The new Mexican president started his six-year term with an open door policy toward Central American immigrants and promoted a kind of Marshall Plan, which would require economic support of the United States. All that has been blurred with each passing month. Mexico has subjected its immigration policy to the interests of one Donald Trump who, in the middle of his re-election campaign, has given no sign that he would hesitate, when the time comes, to go back to criticizing his neighbor to the south if that is what his interests require. Each time the focus on Central American immigrants in Mexico gets stronger, all alarms go off. There is a stronger rejection of the immigrant population each time and xenophobic incidents reoccur with increased regularity. The vulnerability that the immigrants remain exposed to, thanks to the organized crime mafias in a country with a serious security crisis, deserves an even more forceful rejection.


La decisión del Tribunal Supremo de Estados Unidos de respaldar la política migratoria de Donald Trump, cuyo Gobierno podrá aplicar una nueva normativa que restringe las condiciones de solicitud de asilo, hasta hacerlas casi imposibles para muchos centroamericanos, no solo supone un triunfo de la intransigencia de Trump respecto a la migración. También vuelve a evidenciar la fragilidad a la que ha quedado expuesto México ante las decisiones unilaterales del presidente de Estados Unidos, convirtiéndose en una suerte de policía migratoria del inquilino de la Casa Blanca.

La normativa afecta de forma directa al país latinoamericano, porque todos los solicitantes de asilo que hayan pasado por su territorio no podrían pedir protección en suelo estadounidense, a menos que hayan sido rechazados por el Gobierno mexicano o por el de otro país. Esta nueva medida supone, en la práctica, un candado en la puerta de Estados Unidos para cientos de miles de centroamericanos que huyen, en su gran mayoría, de la violencia y la pobreza. Hondureños y salvadoreños tendrían que pedir asilo en Guatemala y México; los guatemaltecos, por su parte, lo harían en México.

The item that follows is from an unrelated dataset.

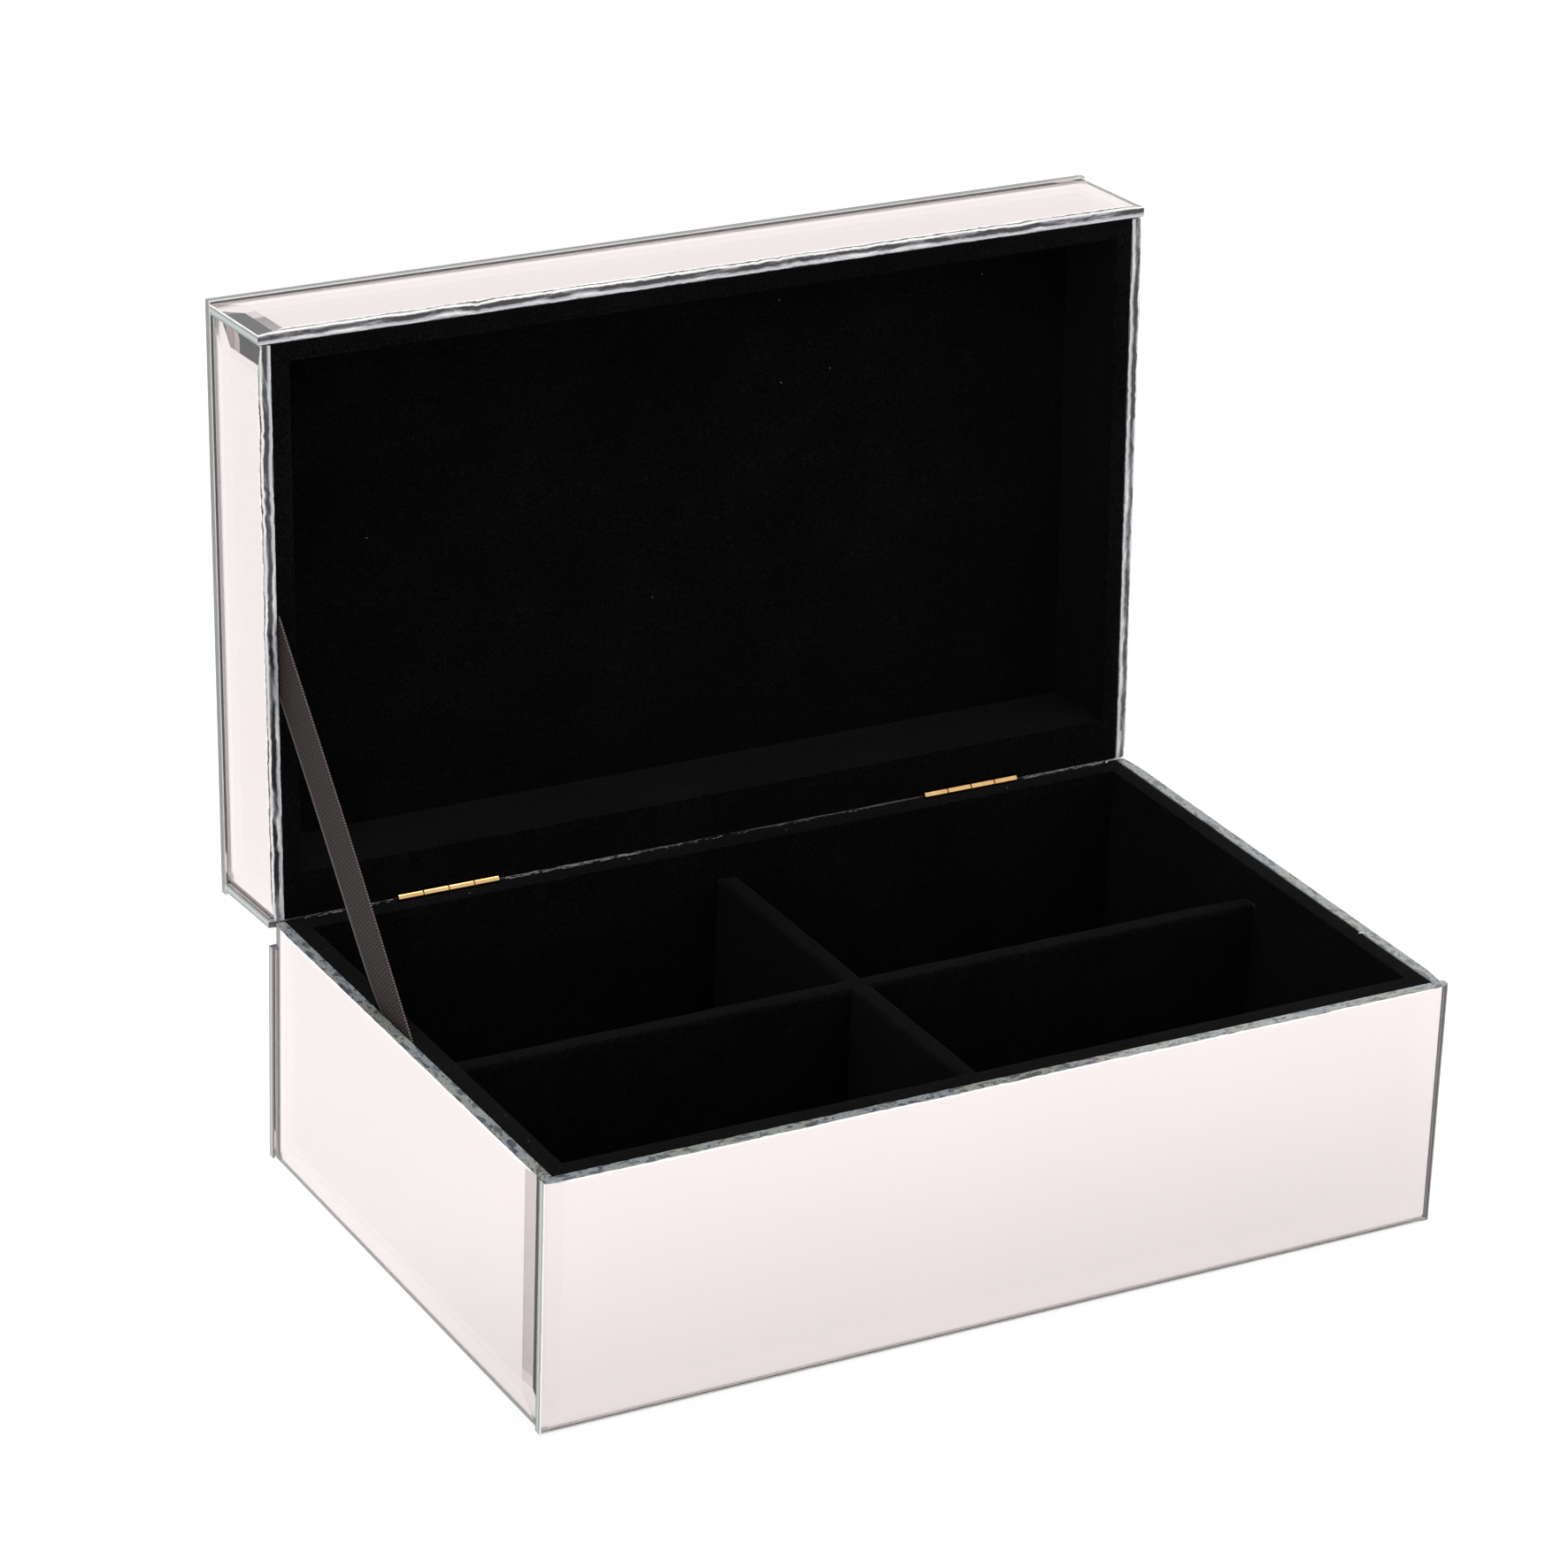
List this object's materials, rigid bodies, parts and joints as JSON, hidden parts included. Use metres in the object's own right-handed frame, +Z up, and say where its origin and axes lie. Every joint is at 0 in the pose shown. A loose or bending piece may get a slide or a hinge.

El Gobierno de Andrés Manuel López Obrador ha lamentado el fallo de la mayor autoridad judicial estadounidense, pero el rechazo ha sido sumamente tibio, como todos los movimientos que ha dado el Ejecutivo desde que hace tres meses Trump amenazó con imponer un arancel del 5% a los productos mexicanos. La fragilidad de la economía, que ha sorteado por poco la recesión en el primer semestre del año, ha obligado a López Obrador a esquivar, al precio que sea y contra sus propias creencias, cualquier enfrentamiento comercial con Estados Unidos, lo que, es cierto, le ha generado el visto bueno de la clase empresarial, enfrentada en otros asuntos al mandatario.

El nuevo presidente de México inició su sexenio con una política de puertas abiertas hacia los migrantes centroamericanos e impulsó una suerte de Plan Marshall, que requería del apoyo económico de Estados Unidos. Todo eso se ha esfumado con los meses. México ha supeditado su política migratoria a los intereses de un Donald Trump que, en plena campaña por la reelección, no ha dado visos de que vaya a titubear a la hora de volver a criticar al vecino del sur si así lo requieren sus intereses. La concentración cada vez mayor de migrantes centroamericanos en territorio mexicano dispara todas las alarmas. El rechazo de la población a la inmigración es cada vez mayor y los brotes xenófobos se reproducen con más asiduidad. La vulnerabilidad a la que quedan expuestos los migrantes, a merced de las mafias del crimen organizado en un país con una grave crisis de inseguridad, merece un rechazo más contundente.